Seuls quelques médias internationaux, dont l’AFP, ont des journalistes à Gaza : il s’agit de Palestiniens qui se trouvaient dans le territoire avant le 7 octobre. En juillet dernier, 64 médias internationaux signaient une lettre ouverte sur le site du Comité pour la Protection des Journalistes (CPJ) exigeant un « accès immédiat et indépendant » à Gaza afin de couvrir au mieux le conflit et décharger leurs collègues Palestiniens, sur place depuis le début.
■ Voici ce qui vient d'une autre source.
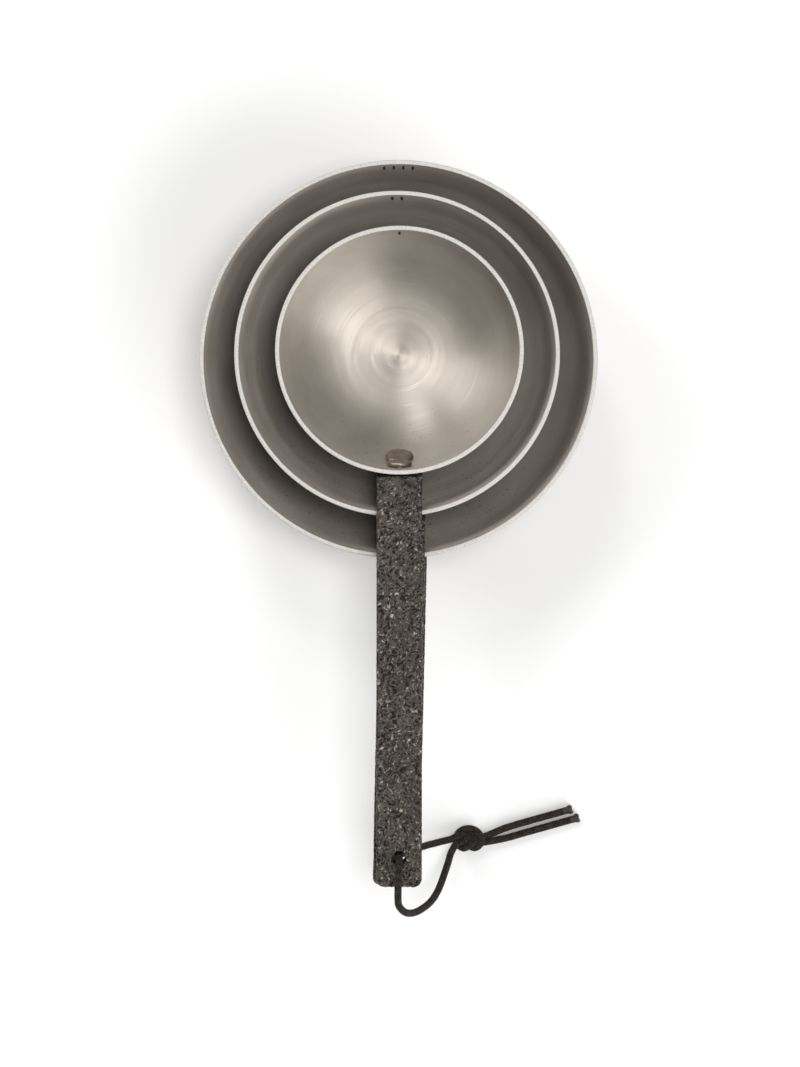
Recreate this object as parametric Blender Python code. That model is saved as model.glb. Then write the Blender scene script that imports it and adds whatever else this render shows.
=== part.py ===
"""Three nested measuring scoops, held together by one cord through their handles.

Metres, +Z up. The origin is the centre of the large scoop's flat base, and the
handles run towards -Y. Each scoop is a turned steel bowl, a flat cast-iron
handle whose end is bent down as a tab, and two rivets.
"""

import math

import bmesh
import bpy
from mathutils import Matrix, Vector

MM = 0.001

# ---- driving dimensions (millimetres) ------------------------------------------

WALL = 0.9  # sheet thickness of every bowl
LEAN = math.radians(9.0)  # how far the upper wall leans from the vertical
GAP = 0.3  # clearance between two separate pieces
HANDLE_WIDTH = 9.6
HANDLE_THICK = 2.4
HANDLE_PITCH = HANDLE_THICK + GAP  # each handle lies on the one below
HANDLE_END_Y = -109.8  # the three handles end together
TAB_LENGTH = 13.2  # the part of the handle bent down along the bowl
HANDLE_CORNER = 1.7  # radius of the handle's outer corners
HANDLE_EDGE = 0.35  # width of the bevel at the ends of the bar
HANDLE_BEND = 0.6  # inner radius where the bar turns down into the tab
CORD_HOLE_RADIUS = 1.5

RIVET_DEPTHS = {"upper": 4.5, "lower": 10.9}  # along the wall, below the rim
RIVET_SHANK_RADIUS = 1.2
RIVET_HOLE_RADIUS = 1.5
RIVET_HEAD_RADII = {"upper": 2.6, "lower": 2.9}
RIVET_HEAD_THICK = 0.9
RIVET_HEAD_STAND = 0.42  # the flat head spans the curved wall
RIVET_TAIL_RADIUS = 1.7
RIVET_TAIL_THICK = 0.9

CORD_RADIUS = 0.75
CORD_STEP = 2.2  # distance between points along the cord
SEGMENTS = 72

# marked volume (ml), inner radius at the rim, inner radius of the flat bottom,
# and the bowl's centre in plan (x, y)
SCOOPS = {
    "large": {"ml": 100, "rim": 40.7, "bottom": 24.0, "centre": (0.0, 0.0)},
    "middle": {"ml": 50, "rim": 33.0, "bottom": 19.0, "centre": (-0.3, 1.0)},
    "small": {"ml": 25, "rim": 24.9, "bottom": 8.5, "centre": (0.2, 1.6)},
}
BRIM_FILL = 1.12  # each bowl holds this much more at the brim than at its mark
# centreline of each handle in X, at its tab and at its cord hole
TAB_X = {"large": 1.2, "middle": 0.9, "small": 0.2}
END_X = {"large": -0.3, "middle": -0.5, "small": 0.1}

SWING_Y = -110.2  # the scoops swing on the cord about this line
HOLE_REACH = {"large": 6.4, "middle": 7.0, "small": 6.4}  # hole to swing line

COLOURS = {
    "steel": ((0.62, 0.61, 0.59, 1.0), 0.28, 1.0),
    "iron": ((0.075, 0.066, 0.06, 1.0), 0.62, 0.6),
    "rivet": ((0.16, 0.13, 0.11, 1.0), 0.42, 0.9),
    "cord": ((0.018, 0.015, 0.013, 1.0), 0.85, 0.0),
}


# ---- bowl profile ---------------------------------------------------------------


def corner_radius(rim, bottom, depth):
    """Radius of the arc from the flat bottom to the straight leaning wall."""
    run = rim - bottom - depth * math.tan(LEAN)
    arc_run = math.cos(LEAN) - (1 - math.sin(LEAN)) * math.tan(LEAN)
    return run / arc_run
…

« Je ne peux que supposer qu’Israël n’autorise pas les journalistes à travailler librement à l’intérieur de Gaza, parce que leurs soldats font des choses qu’ils ne veulent pas que nous voyions », accusait en février dernier Jeremy Bowen, de la BBC. « Des reportages de journalistes étrangers pourraient confirmer l’affirmation d’Israël selon laquelle, pour reprendre une expression courante en Israël, il s’agit de l’armée la plus morale du monde ; ou alors, des journalistes étrangers pourraient découvrir des preuves qui confirment les allégations de crimes de guerre ainsi que celle, encore plus grave, de génocide. Tant que nous ne serons pas entrés, nous ne le saurons jamais », a souligné le journaliste.
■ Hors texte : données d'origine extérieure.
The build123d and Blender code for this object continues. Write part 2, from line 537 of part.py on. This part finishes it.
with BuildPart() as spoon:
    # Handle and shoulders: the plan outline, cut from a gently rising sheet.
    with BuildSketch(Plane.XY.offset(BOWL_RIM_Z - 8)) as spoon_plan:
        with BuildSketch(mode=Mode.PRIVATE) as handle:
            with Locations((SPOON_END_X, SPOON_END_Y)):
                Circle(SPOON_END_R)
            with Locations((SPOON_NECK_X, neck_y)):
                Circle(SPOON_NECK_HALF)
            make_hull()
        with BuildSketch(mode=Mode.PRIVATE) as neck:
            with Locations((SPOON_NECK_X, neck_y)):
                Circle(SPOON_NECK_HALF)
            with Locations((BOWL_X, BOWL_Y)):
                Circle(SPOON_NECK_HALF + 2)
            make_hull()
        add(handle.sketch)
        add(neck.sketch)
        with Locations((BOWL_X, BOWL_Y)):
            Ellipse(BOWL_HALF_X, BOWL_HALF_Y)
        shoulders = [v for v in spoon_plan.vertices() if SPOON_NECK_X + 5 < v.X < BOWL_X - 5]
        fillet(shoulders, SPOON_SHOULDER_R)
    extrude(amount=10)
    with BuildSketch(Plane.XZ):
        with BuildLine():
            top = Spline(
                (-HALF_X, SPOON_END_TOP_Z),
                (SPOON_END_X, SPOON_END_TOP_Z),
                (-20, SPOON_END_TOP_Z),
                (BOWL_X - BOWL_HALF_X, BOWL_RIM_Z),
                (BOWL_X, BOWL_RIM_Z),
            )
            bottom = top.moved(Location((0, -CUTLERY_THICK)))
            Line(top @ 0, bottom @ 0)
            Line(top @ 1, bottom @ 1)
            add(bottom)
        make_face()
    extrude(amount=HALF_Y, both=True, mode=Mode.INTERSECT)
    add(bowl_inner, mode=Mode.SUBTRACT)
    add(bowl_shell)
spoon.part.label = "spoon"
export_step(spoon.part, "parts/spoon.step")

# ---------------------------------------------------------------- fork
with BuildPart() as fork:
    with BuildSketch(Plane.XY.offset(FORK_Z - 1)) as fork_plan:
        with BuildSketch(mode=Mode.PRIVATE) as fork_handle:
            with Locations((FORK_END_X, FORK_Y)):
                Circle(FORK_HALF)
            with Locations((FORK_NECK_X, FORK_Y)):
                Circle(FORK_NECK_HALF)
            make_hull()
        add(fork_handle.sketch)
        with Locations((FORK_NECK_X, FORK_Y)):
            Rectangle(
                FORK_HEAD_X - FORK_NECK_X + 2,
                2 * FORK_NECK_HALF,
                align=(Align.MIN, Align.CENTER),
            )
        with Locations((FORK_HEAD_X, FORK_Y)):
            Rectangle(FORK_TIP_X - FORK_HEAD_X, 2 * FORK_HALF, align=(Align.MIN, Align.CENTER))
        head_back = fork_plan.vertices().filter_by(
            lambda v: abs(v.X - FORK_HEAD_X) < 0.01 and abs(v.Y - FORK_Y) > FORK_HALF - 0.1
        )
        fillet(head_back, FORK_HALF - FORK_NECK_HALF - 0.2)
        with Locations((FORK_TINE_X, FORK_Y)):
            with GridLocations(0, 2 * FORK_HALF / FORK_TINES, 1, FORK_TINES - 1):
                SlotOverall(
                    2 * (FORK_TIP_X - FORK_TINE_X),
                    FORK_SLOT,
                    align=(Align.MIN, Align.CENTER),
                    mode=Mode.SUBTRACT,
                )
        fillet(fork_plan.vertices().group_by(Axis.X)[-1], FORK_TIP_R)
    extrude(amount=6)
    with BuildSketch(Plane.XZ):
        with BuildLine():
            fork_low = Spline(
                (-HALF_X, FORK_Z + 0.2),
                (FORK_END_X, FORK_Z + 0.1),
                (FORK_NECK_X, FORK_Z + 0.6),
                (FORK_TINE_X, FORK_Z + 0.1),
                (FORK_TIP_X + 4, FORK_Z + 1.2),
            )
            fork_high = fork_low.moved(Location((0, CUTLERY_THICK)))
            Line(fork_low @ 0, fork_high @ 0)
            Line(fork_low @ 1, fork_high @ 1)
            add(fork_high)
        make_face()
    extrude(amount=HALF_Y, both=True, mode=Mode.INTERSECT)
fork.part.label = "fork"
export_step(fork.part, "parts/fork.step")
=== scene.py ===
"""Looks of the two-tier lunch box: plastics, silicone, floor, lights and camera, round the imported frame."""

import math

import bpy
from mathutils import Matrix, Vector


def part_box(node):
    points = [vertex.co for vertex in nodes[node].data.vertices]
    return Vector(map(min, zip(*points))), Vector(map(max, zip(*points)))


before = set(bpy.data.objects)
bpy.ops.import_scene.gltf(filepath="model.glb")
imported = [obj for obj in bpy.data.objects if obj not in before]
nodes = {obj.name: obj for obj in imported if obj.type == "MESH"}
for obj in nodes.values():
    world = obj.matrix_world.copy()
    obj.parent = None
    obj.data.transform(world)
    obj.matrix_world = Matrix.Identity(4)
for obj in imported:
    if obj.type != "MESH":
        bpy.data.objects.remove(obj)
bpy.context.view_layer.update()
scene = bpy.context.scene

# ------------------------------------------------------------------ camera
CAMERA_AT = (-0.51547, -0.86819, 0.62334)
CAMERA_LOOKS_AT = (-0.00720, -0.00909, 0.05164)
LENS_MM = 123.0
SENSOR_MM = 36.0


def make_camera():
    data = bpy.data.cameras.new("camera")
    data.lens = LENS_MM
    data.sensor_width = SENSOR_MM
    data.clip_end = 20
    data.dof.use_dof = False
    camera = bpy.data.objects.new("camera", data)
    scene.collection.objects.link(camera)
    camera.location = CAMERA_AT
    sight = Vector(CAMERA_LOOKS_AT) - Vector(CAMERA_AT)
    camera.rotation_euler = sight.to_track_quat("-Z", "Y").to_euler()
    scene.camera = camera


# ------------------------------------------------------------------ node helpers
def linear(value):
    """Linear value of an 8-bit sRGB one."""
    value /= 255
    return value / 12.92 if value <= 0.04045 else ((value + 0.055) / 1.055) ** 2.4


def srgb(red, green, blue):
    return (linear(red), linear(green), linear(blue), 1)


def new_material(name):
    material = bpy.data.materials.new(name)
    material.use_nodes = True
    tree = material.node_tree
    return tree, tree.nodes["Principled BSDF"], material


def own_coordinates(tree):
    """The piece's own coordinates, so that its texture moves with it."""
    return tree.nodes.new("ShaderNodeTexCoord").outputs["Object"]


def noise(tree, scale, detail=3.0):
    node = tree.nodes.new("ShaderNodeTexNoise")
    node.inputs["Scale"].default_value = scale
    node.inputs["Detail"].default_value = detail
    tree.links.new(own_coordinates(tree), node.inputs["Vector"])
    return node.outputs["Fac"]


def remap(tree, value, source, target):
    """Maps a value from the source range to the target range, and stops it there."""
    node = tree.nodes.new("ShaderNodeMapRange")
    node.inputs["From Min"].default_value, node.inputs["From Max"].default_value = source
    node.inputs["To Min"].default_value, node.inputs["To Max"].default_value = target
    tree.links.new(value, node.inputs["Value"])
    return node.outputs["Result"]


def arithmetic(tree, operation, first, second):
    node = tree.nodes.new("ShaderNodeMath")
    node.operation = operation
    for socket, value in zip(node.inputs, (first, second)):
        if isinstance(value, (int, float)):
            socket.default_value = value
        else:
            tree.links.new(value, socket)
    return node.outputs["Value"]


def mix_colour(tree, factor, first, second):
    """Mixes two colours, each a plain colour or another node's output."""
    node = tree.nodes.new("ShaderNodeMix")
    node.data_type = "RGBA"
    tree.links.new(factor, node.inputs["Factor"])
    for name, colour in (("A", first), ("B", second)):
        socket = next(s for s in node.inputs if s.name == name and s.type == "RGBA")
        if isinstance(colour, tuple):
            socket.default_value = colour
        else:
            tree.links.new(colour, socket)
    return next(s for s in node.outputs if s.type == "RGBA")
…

Alors que les journalistes extérieurs revendiquent leur droit de se rendre sur place pour informer, les journalistes palestiniens bloqués dans Gaza ne bénéficient pour leur part d’aucune protection, et voient leurs installations bombardées ainsi que leurs familles mises en danger. Dans un territoire sous blocus dont les accès sont limités par Israël ainsi que par l’Egypte, avec un accès extrêmement réduit à l’électricité et aux moyens de communication, les travailleurs de la presse à Gaza sont empêchés de transmettre à l’extérieur ce qu’ils voient et entendent.

Mais il semble que la presse n’est pas seulement entravée à Gaza, elle est aussi ciblée délibérément par l’armée d’Israël. Le « Gaza Project », qui a rassemblé des dizaines de journalistes internationaux, avait pu prouver en juin dernier qu’au moins 18 journalistes avaient été tués par des tirs de précision. L’enquête laissait supposer qu’Israël tentait d’empêcher les journalistes de diffuser des images en direct.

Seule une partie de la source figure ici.